Someone who is paying 10 percent interest on a mortgage should be when he has finished paying for his house, he should be given the opportunity to pay the amount of money at that time, after the completion of payment for the house.
As a beneficiary who has gotten a loan, should not be charged another 10 percent for perfection at the initial stage, it should be after the payment for your house is done.
Secondly, the 3 percent that financial institutions are charging, should not be because, out of the 6 percent already charged by the FMBN, 2 percent already goes to the primary mortgage institution, 2 percent goes to the beneficiary after he finishes, his NHF contribution will be calculated with 2 percent interest on it. Then, the balance of 2 percent is what is goes to the mortgage.
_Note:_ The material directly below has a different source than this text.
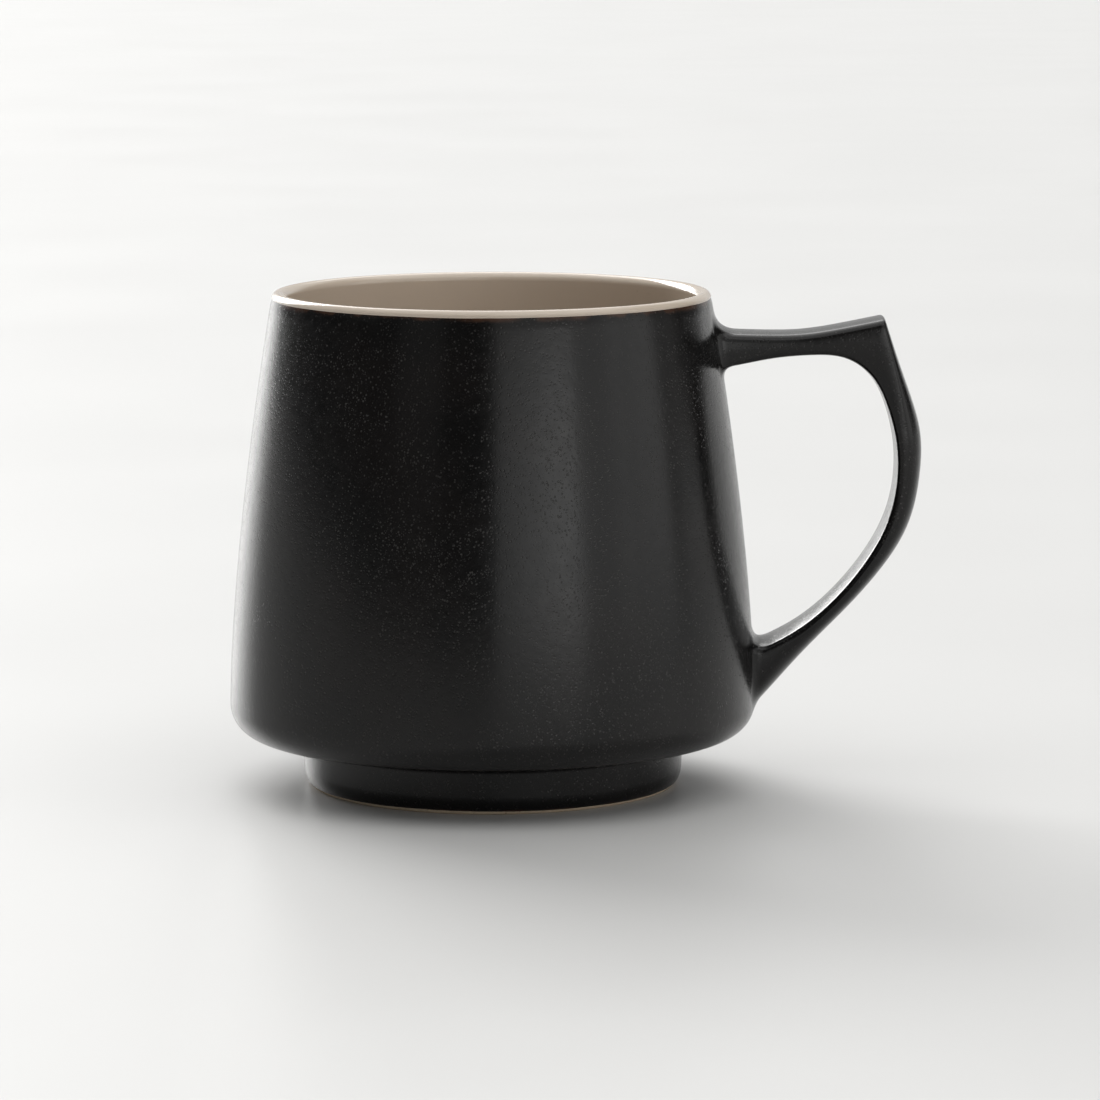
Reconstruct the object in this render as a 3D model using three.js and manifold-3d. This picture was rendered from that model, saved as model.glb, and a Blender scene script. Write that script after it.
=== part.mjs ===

So, if the PMIs are benefitting 2 percent from FMBN, why are they still charging another 3 percent again? The government should put in place a trustee who will not charge as much as these PMIs are doing. There are some other charges beneficiaries of these mortgages are getting and they add more burdens on the beneficiaries. It is like a loan to death because, you cannot finish paying until you die. These charges and negligent acts by these PMIs are indirectly increasing the housing deficit gap the country is presently facing.
Estate developers are also suffering from the negligence of the PMIs, most of them find it hard to get back their money on time if they chose not to continue with the loan anymore, the refunding takes more time than it should. Developers that manage to come through these charges, having completed their buildings, try to recover their costs or get back their money. This is one of the reasons that make buildings very expensive because of the interest rates charged while developing.
There is a primary mortgage institute in Abuja the nation’s capital, they do whatever they feel like, once your money enters there, that is it, they do not care. This same primary mortgage institute has been reported to some anti-corruption bodies and the CBN’s Consumer Protection Department but, they always find their ways out.
Having seen some primary mortgage institutions deregistered by the Central Bank, regularization measures should also be carried on some primary mortgage institutions because, this will be a means of checkmating their acts and will indirectly reduce housing deficits we have in the nation.
They should be compelled to focus more on the provision of housing facilities than diversifying into non-housing businesses/transactions. Also, they should redirect their loanable funds to building and renovation of residential buildings than concentrating on commercial buildings and neglecting residential properties.
In addition, they should focus on the provision of housing and enhance their contributions to real estate development towards improving the Nigerian economy. The government should recapitalize the PMIs for better and improved mortgage services, and review or repeal the Act to enable easy land acquisition by individuals.
Conclusively, PMIs should increase their level of participation in the NHF. Non-Vibrancy of some PMIs has led to the loss of focus in favor of non-core activities such as trading as well as the slow disbursement of NHF. There is need for constant re- engineering of the capital and money markets in order to cope with the renewed challenges of provision of some mortgage financing. The restructuring and strengthening of the FMBN has become imperative for it to remain a viable financial institution with the capacity to enhance efficient housing finance development in Nigeria.